For scientists studying the link between genes and disease, there’s no shortage of information. The genomes of humans and many other animals have been sequenced and published for several years. The challenge is making sense of the data.
A new algorithm designed by Eric Siggia’s Rockefeller laboratory in collaboration with Erik van Nimwegen, now a professor at the University of Basel, Switzerland, and announced this month in Public Library of Science-Computational Biology, may be an important new tool for scientists seeking to extract answers from sequenced genomes.
When it comes to disease, genes tend to hoard the spotlight. In many cases, however, it is not the gene itself that causes a disease, but when and how much of it is expressed. If too much or too little of a particular gene product is made, the cell may not function as it should, and so the molecules that control how much of a gene is made are of great interest to scientists.
The computer program, called PhyloGibbs, which Siggia and Nimwegen developed with former postdoc Rahul Siddharthan, builds on previous software designed to identify where these regulatory molecules bind to DNA. Like its predecessors, PhyloGibbs compares DNA from multiple species in order to identify areas in which the genetic code is statistically similar and filter segments that are most likely to be of interest to scientists.
This approach, however, has been complicated by several factors. First, such inter-species conservation of DNA is not always indicative of function; in organisms that are closely related evolutionarily, some segments of the sequence may be alike simply because the sequences have not diverged sufficiently. Second, not all functional segments are conserved because many mutations either do not affect function or are compensated for by other mutations.

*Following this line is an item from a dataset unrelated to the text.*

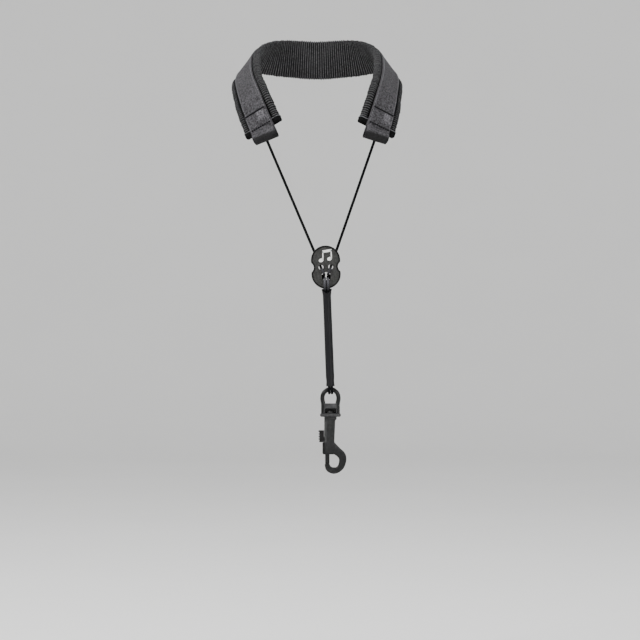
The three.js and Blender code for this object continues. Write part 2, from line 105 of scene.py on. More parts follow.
CORD_RADIUS = 1.3
HANGING_RADIUS = 1.38
STRAND_OFFSET = 1.35
STRAND_SPLIT = -74
KNOT_RADIUS = 2.4
LINE_TILT = math.radians(2.2)
HOOK_DROP = 119.3
PLATE_THICKNESS = 3.6
WEAVE_ROUTE = [  # the right cord from its upper hole down into the sleeve, in the line's frame
    (5.9, 3.3, 2.8), (5.2, 3.1, 0.9), (4.8, 1.9, -0.4), (4.6, 0, -1), (4.4, -2.1, -1.5),
    (3.8, -3.4, -2.8), (2.9, -3.4, -4.5), (2.2, -2.6, -6.4), (1.9, 0, -7.5), (2.2, 2, -7.9),
    (4.3, 3.5, -9), (5.3, 3.6, -11.5), (4.6, 3.5, -15), (2.9, 3.4, -18.6), (1.8, 2.9, -21.8),
    (1.45, 2, -25), *((STRAND_OFFSET, STRAND_OFFSET, z) for z in (-29, -45, STRAND_SPLIT)),
]
RETURN_ROUTE = [  # its return from the sleeve's mouth to the knot, listed downward
    (2.2, 4.1, -10.9), (1.7, 2.4, -11.1), (1.4, 0, -11.3), (1.4, -2, -11.2), (1.5, -3.3, -12.1),
    (1.6, -3.5, -14), (1.7, -3.4, -17), (1.7, -3.2, -20), (1.6, -2.8, -22.4), (1.45, -2, -25),
    *((STRAND_OFFSET, -STRAND_OFFSET, z) for z in (-29, -45, STRAND_SPLIT)),
]
BOW_TURN = [  # (distance out, z) of the cord down to the eye's bow
    *((STRAND_OFFSET, z) for z in (STRAND_SPLIT - 0.3, -95, -109)),
    (1.45, -112.8), (1.95, -115.8), (3.1, -118.3), (4.3, -120.9), (3.1, -123.9),
]
BOW_TURN_BOTTOM = -125.2
BRIDGE_MIDDLE = -8.5  # above it the painted highlight on the cords is weaker
END_KNOT = (2.9, 6.8, -10.3)

# ---- places, from the frame ----
plate_low, plate_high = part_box("slider_plate")
SLIDER_CENTRE = (Vector(plate_low) + Vector(plate_high)) / 2
LINE_FRAME = Matrix.Translation(SLIDER_CENTRE) @ Matrix.Rotation(-LINE_TILT, 4, "Y")
HOOK_ORIGIN = LINE_FRAME @ Vector((0, 0, -HOOK_DROP * MM))
HOOK_FRAME = Matrix.Translation(HOOK_ORIGIN)
ROW_FRAME = Matrix.Identity(4)


def in_frame(points, matrix):
    """Points in mm of a local frame, as points in metres of the row frame."""
    turn = np.array(matrix.to_3x3())
    return np.asarray(points, float) * MM @ turn.T + np.array(matrix.translation)


# ---- curves ----
def spline_point(points, part):
    """The point at part, from 0 to 1, of a centripetal Catmull-Rom spline through points."""
    last = len(points) - 1
    place = min(max(part, 0), 1) * last
    index = min(int(place), last - 1)
    weight = place - index
    p1, p2 = points[index], points[index + 1]
    p0 = points[index - 1] if index > 0 else 2 * p1 - p2
    p3 = points[index + 2] if index + 2 <= last else 2 * p2 - p1
    d0, d1, d2 = (np.linalg.norm(b - a) ** 0.5 for a, b in ((p0, p1), (p1, p2), (p2, p3)))
    m1 = ((p1 - p0) / d0 - (p2 - p0) / (d0 + d1) + (p2 - p1) / d1) * d1
    m2 = ((p2 - p1) / d1 - (p3 - p1) / (d1 + d2) + (p3 - p2) / d2) * d1
    square, cube = weight**2, weight**3
    start = (2 * cube - 3 * square + 1) * p1 + (cube - 2 * square + weight) * m1
    return start + (3 * square - 2 * cube) * p2 + (cube - square) * m2


def spline(points, count):
    points = [np.array(point, float) for point in points]
    return np.array([spline_point(points, part) for part in np.linspace(0, 1, count)])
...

To compensate for these drawbacks, Siggia and van Nimwegen’s software goes a step further. After regulatory sequences from the same genes in different organisms are aligned, the program searches for the regions that are most likely to function as regulatory sites. The algorithm takes into account that binding sites for the same factor will share significant DNA sequences, and that functional binding sites are evolutionarily constrained to retain their affinity for the regulatory molecules. The program then evaluates each region of the DNA it analyzes for the likelihood that it is a binding site, assigning each a score based on the evolutionary relationships between the different species. Both conserved sequence blocks and sequence segments unique to a single organism are considered in the search and are scored consistently. In this way, the code allows multiple sites of multiple types to be determined simultaneously, so that overlap and competition among different regulatory factors is correctly taken into account.
By testing their software’s output against previously analyzed regions of yeast DNA, the scientists say that their algorithm outperforms alternative methods.
The software is being made freely available to the scientific community by Siggia and his colleagues, and a Web site where computational biologists can share their PhyloGibbs outputs is also in the works.